I took the preceding photograph shortly after noon today. I mounted the new camera on a tripod, with my longest lens (70-200mm zoom) attached. The most significant part of the setup is the Tiffen “solar filter” which allows the camera to capture an image of the sun without destroying the innards (not to mention my eyeballs, which I’ve grown fond of over the years).

I took a series of photos using different settings (ISO, f-stop, shutter speed) and I think this one turned out the best. I did do some post-processing in Affinity Photo 2 (my Photoshop replacement) to sharpen the image a bit, but this is pretty much how the picture came out of the camera.

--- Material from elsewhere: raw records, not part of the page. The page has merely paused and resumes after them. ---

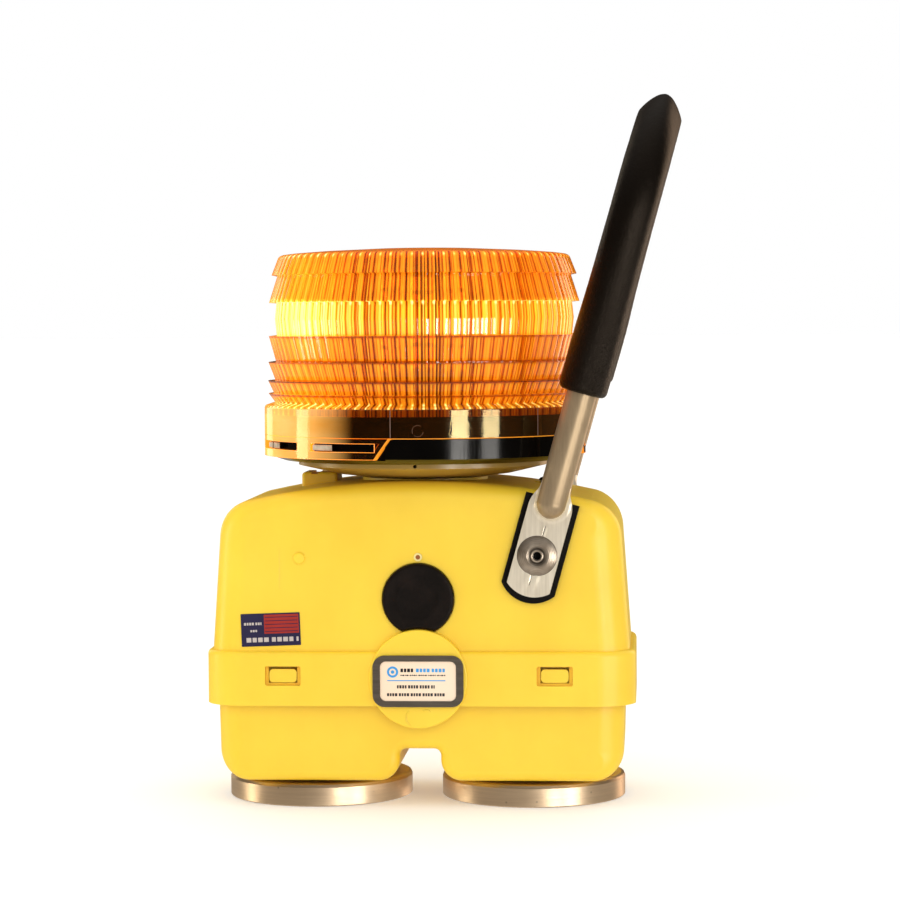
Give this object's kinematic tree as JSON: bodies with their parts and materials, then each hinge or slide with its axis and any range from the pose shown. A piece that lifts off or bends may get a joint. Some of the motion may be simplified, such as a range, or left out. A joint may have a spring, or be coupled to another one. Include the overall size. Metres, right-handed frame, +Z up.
{
  "type": "barricade warning light",
  "caption": "Battery case on two round magnets with an amber fluted beacon on top and a swinging padded bail handle.",
  "frame": {"origin": "midway between the two magnets, on the surface that they stand on", "axes": "+Z up, front face towards -Y, handle pivot on the +X side"},
  "size_m": [0.2019, 0.1384, 0.3008],
  "materials": {
    "yellow_plastic": "semi-gloss moulded",
    "pale_yellow_plastic": "semi-gloss moulded",
    "black_plastic": "gloss moulded",
    "amber_lens": "clear amber, fluted",
    "aluminium_tube": "drawn, lightly brushed",
    "black_grip": "pebble grain",
    "black_rubber": "matt",
    "rivet_steel": "turned",
    "nickel_plate": "nickel plated",
    "ferrite": "matt",
    "zinc_steel": "zinc plated",
    "spring_steel": "bright",
    "contact_brass": "bright",
    "battery_jacket": "printed jacket",
    "foam": "foam",
    "circuit_board": "solder mask",
    "components": "matt",
    "led_package": "lit amber diode",
    "heat_sink": "extruded",
    "label_frame_metal": "brushed",
    "label_film": "printed film",
    "sticker_film": "printed film",
    "red_insulation": "wire insulation",
    "black_insulation": "wire insulation",
    "sensor_window": "clear brown",
    "cream_plastic": "semi-gloss"
  },
  "bodies": {
    "lower_case": {"battery_cushions": "foam", "battery_left": "battery_jacket", "battery_right": "battery_jacket", "battery_springs_left": "spring_steel", "battery_springs_right": "spring_steel", "case_gasket": "black_rubber", "lower_case": "yellow_plastic", "magnet_bolts": "zinc_steel", "magnet_core_left": "ferrite", "magnet_core_right": "ferrite", "magnet_cup_left": "nickel_plate", "magnet_cup_right": "nickel_plate", "magnet_nuts": "zinc_steel", "magnet_washers": "black_rubber"},
    "upper_case": {"adapter_screws": "zinc_steel", "base_screws": "zinc_steel", "beacon_adapter": "pale_yellow_plastic", "beacon_base": "black_plastic", "blanking_plugs": "yellow_plastic", "board_components": "components", "button_spring": "spring_steel", "contact_board": "circuit_board", "contact_board_screws": "zinc_steel", "contact_strips": "contact_brass", "driver_board": "circuit_board", "handle_rivets": "rivet_steel", "label_frame": "label_frame_metal", "label_plate": "label_film", "led_modules": "led_package", "led_tower": "heat_sink", "lens_seal": "black_rubber", "photocell_bezel": "cream_plastic", "photocell_sensor": "sensor_window", "photocell_wire": "black_insulation", "rivet_washers": "zinc_steel", "shoulder_plug": "black_rubber", "side_sticker": "sticker_film", "switch_body": "black_plastic", "switch_retainer": "zinc_steel", "switch_wires": "black_insulation", "upper_case": "yellow_plastic", "wire_black": "black_insulation", "wire_grommet": "black_rubber", "wire_red": "red_insulation"},
    "handle": {"handle_grip": "black_grip", "handle_pad_front": "black_rubber", "handle_pad_rear": "black_rubber", "handle_tube": "aluminium_tube"},
    "lens": {"lens": "amber_lens"},
    "button": {"button_boot": "black_rubber", "switch_plunger": "cream_plastic"},
    "latch_front_left": {"latch_front_left": "yellow_plastic"},
    "latch_front_right": {"latch_front_right": "yellow_plastic"},
    "latch_rear_left": {"latch_rear_left": "yellow_plastic"},
    "latch_rear_right": {"latch_rear_right": "yellow_plastic"}
  },
  "joints": [
    {"name": "hood_lift", "type": "slide", "parent": "lower_case", "child": "upper_case", "axis": [0, 0, 1], "range_m": [0, 0.135], "deforming": ["latch_front_left", "latch_front_right", "latch_rear_left", "latch_rear_right"]},
    {"name": "handle_swing", "type": "hinge", "parent": "upper_case", "child": "handle", "pos_m": [0.05, 0, 0.1068], "axis": [0, 1, 0], "range_deg": [-6, 100]},
    {"name": "lens_twist", "type": "hinge", "parent": "upper_case", "child": "lens", "pos_m": [0, 0, 0.16], "axis": [0, 0, -1], "range_deg": [0, 12]},
    {"name": "button_press", "type": "slide", "parent": "upper_case", "child": "button", "axis": [0, 1, 0], "range_m": [0, 0.002], "stiffness_N_per_m": 400, "springref_m": -0.001, "deforming": ["button_spring"]},
    {"name": "latch_front_left_flex", "type": "hinge", "parent": "lower_case", "child": "latch_front_left", "pos_m": [-0.057, -0.0398, 0.0448], "axis": [-1, 0, 0], "range_deg": [0, 12], "stiffness_Nm_per_rad": 0.1},
    {"name": "latch_front_right_flex", "type": "hinge", "parent": "lower_case", "child": "latch_front_right", "pos_m": [0.057, -0.0398, 0.0448], "axis": [-1, 0, 0], "range_deg": [0, 12], "stiffness_Nm_per_rad": 0.1},
    {"name": "latch_rear_left_flex", "type": "hinge", "parent": "lower_case", "child": "latch_rear_left", "pos_m": [-0.057, 0.0398, 0.0448], "axis": [1, 0, 0], "range_deg": [0, 12], "stiffness_Nm_per_rad": 0.1},
    {"name": "latch_rear_right_flex", "type": "hinge", "parent": "lower_case", "child": "latch_rear_right", "pos_m": [0.057, 0.0398, 0.0448], "axis": [1, 0, 0], "range_deg": [0, 12], "stiffness_Nm_per_rad": 0.1}
  ]
}
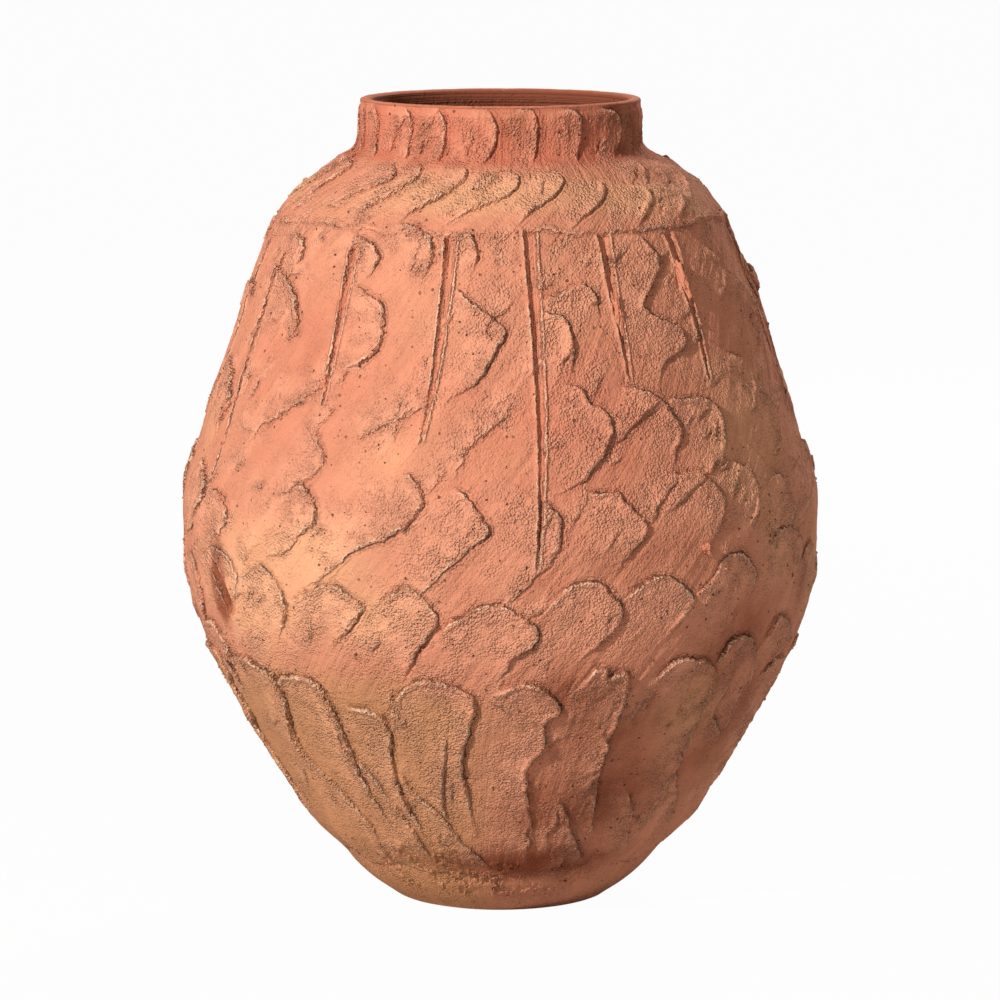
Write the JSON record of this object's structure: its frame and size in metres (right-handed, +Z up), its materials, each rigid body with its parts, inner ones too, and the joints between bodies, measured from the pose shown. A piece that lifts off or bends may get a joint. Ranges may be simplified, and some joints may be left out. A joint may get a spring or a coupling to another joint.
{
  "type": "storage jar",
  "caption": "large hand-built pithos of coarse red clay with a wide mouth, a short collar, a wide belly and a narrow flat foot, its wall dressed with overlapping dabs",
  "frame": {"origin": "centre of the underside of the foot", "axes": "+Z up along the jar's axis; the pictured front faces -Y; +X to the right in the picture"},
  "size_m": [0.7203, 0.724, 0.9],
  "materials": {
    "body_clay": "coarse unglazed salmon-red earthenware, dragged and gritty",
    "buff_clay": "coarse unglazed earthenware, fired to a pale buff",
    "tan_clay": "coarse unglazed earthenware, tan-brown",
    "heel_clay": "wiped unglazed earthenware, red-brown",
    "rim_clay": "smoothed unglazed earthenware"
  },
  "bodies": {
    "root": {"base_slab": "heel_clay", "heel_ring": "heel_clay", "hip_ring": "tan_clay", "belly_ring": "buff_clay", "middle_ring": "body_clay", "upper_ring": "body_clay", "shoulder_ring": "body_clay", "neck_collar": "body_clay", "rim_coil": "rim_clay", "groove_lumps": "buff_clay"}
  },
  "joints": []
}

The hardest part of the picture-taking was actually finding the sun without, you know, looking at the sun. We’re warned against looking through the optical viewfinder even with the solar filter in place, so I used the Live View feature of the camera (a fancy term referring to the fold-out LCD screen) and eventually got the sun to appear on the screen by using my shadow to approximate the position in the sky. Once I got the sun’s image in the center of the LCD screen, I locked everything down on the tripod and started taking photos. I’ll be using a remote shutter control when the actual event rolls around which should result in an even sharper photo.

I’m quite happy with the new camera, even though I’m far from mastering it. I’m looking forward to getting some really good subjects for macro photography, and likewise for wildlife photos with the long lens when the weather warms up and the critters show up.

Here’s the thing, though. As good as the new camera is…the best camera is the one you have with you. And as evidence, in closing, I offer the following photo that Debbie took this evening with her iPhone 12 through the windshield of our car as we were returning from an very good Thai meal at a local restaurant. Might my Canon have done a better job? Perhaps, but it wasn’t the camera we had with us…and in this specific case, the iPhone was well up to the task.